SHARE Union Dues at Marlborough Hospital
Frequently Asked Questions
Q. When do I start to pay dues?
A. December 1st, 2019, when the 2nd raise shows up in your paycheck. SHARE is not charging dues in the 1st year of the contract, so that SHARE members can have 2 raises before they start paying dues.
Q. How much are SHARE Union dues?
If you work more than 20 hours, dues are $9.17/week.
If you work 12-20 hours, dues are $6.87/week.

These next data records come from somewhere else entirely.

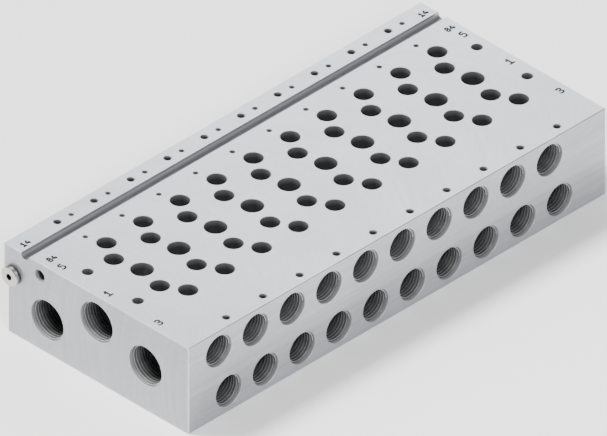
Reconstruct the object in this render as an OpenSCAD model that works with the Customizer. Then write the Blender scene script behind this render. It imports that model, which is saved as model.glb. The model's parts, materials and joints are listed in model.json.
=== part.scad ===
// Manifold rail for pneumatic valves: a drilled and milled aluminium rail that carries a row of
// valves on its top face. Supply and exhaust air runs through its length to the ends, each valve
// has two outlets on the front face, and a screw plug with a sealing ring closes pilot port 14.
// The origin is the middle of the four mounting holes on the bottom face. X runs along the rail,
// Y towards its back and Z up.

/* [Valve row] */
// Number of valve positions along the rail
valve_count = 10; // [2:1:20]
// Distance between neighbouring valve positions
valve_pitch = 19; // [18.6:0.1:26]
// First valve position, measured from the left end
left_margin = 23.7; // [23.4:0.1:40]
// Last valve position, measured from the right end
right_margin = 21; // [20.4:0.1:40]

/* [Rail section] */
// Front face, measured from the middle of the valve row
front_reach = 47.7; // [46.5:0.1:56]
// Back face, measured from the middle of the valve row
back_reach = 47.8; // [47.3:0.1:56]
// Height of the rail
rail_height = 38.4; // [38:0.1:46]
// Height of the lower part of the back face, which stands further in
back_step_height = 21.9; // [8:0.1:22.8]
// How far that lower part stands in
back_step_inset = 2.6; // [0.4:0.1:6]
// Broken edges around the outside
edge_break = 0.3; // [0.1:0.05:0.6]
// Broken edges at the mouths of all holes
mouth_break = 0.15; // [0.05:0.05:0.25]

/* [Groove in the top face] */
// Width of the strip between the back face and the groove
strip_width = 9; // [7.1:0.1:9.5]
// Width of the groove across its mouth
groove_width = 4.5; // [4:0.1:5]
// Depth of the groove
groove_depth = 2.2; // [1.8:0.05:2.6]
// Radius between the strip's wall and the groove's floor
groove_radius = 1.65; // [0.5:0.05:1.75]
// How far the sloping front wall of the groove runs
groove_slope_run = 1.6; // [0.4:0.1:2]

/* [Channels along the rail] */
// Diameter of supply channel 1 and of exhaust channels 3 and 5
air_channel_d = 10.5; // [7.6:0.1:11]
// Height of supply channel 1, under the middle of the valve row
channel_1_z = 26.4; // [25.6:0.1:27.5]
// Exhaust channel 3, in front of the middle of the valve row
channel_3_y = 25.3; // [24.6:0.1:26]
// Height of exhaust channel 3
channel_3_z = 19.4; // [19:0.1:19.8]
// Exhaust channel 5, behind the middle of the valve row
channel_5_y = 25.4; // [24.5:0.1:26.5]
// Height of exhaust channel 5
channel_5_z = 14.6; // [12:0.1:18]
// Diameter of pilot channels 14 and 84
pilot_channel_d = 3.5; // [2.4:0.1:3.8]
// Pilot channel 14, in from the back face
channel_14_inset = 4.9; // [4.3:0.1:5.3]
// Height of pilot channel 14
channel_14_z = 26.4; // [26:0.1:27]
// Pilot channel 84, behind the middle of the valve row
channel_84_y = 29.3; // [29:0.1:30.5]
// Height of pilot channel 84
channel_84_z = 32.5; // [31.5:0.1:33]

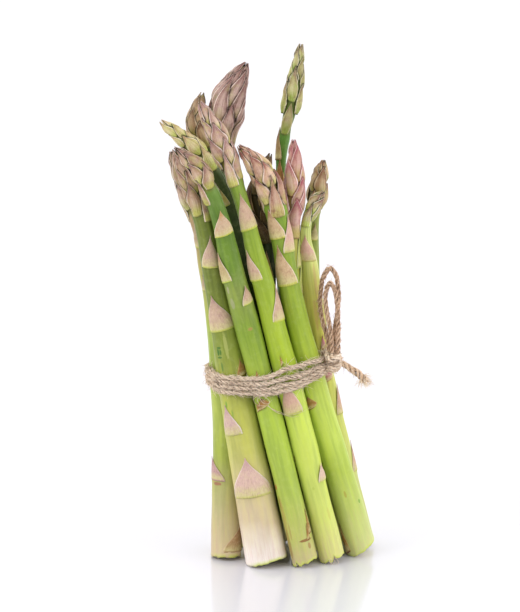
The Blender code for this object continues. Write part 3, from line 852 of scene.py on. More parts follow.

If you work less than 12 hours on the books or are per diem, dues are $4.59/week.
Q. How do I pay my dues?
A. You sign a membership card authorizing dues to be deducted from your paycheck, and they come out each week. If you don’t get any pay in a week, you don’t pay any dues.
Q. Do dues go up?
A. Yes, dues go up a little bit each January. The dues rates are set by our parent union, AFSCME, which is a national union with over a million members. The dues increase is based on the average increase in pay among AFSCME members. SHARE charges the lowest dues allowable by AFSCME. In 2019, the dues went up 20 cents. We find out how much they are going up in December each year.
Q. What do SHARE Union dues pay for?
A. Mostly they pay for the SHARE Union organizer staff who work with your group. They also go toward rent and phones for the SHARE office in Worcester. A portion of dues goes to AFSCME, our parent union.
Q. What if I don’t want to pay dues?
If you are in the SHARE bargaining unit then you are covered by the SHARE contract, and it is a condition of employment to pay dues or fees for that representation. You do have a choice about whether to be a dues-paying SHARE member, or pay an “agency fee” to the union instead. The fee is the same amount as dues.
Q. What is the difference between a member and a fee-payer?
Members and fee payers both get the wages and benefits that SHARE negotiates, and get representation if issues come up at work and they want help. They also pay the same amount. So what is the difference?
Most people choose to be members of SHARE. Members can participate in internal union activities like voting on contracts and voting for, or running for, leadership positions in the union. Agency fee-payers are actively choosing not to join or participate. (For example, some religions do not allow their members to join other organizations.)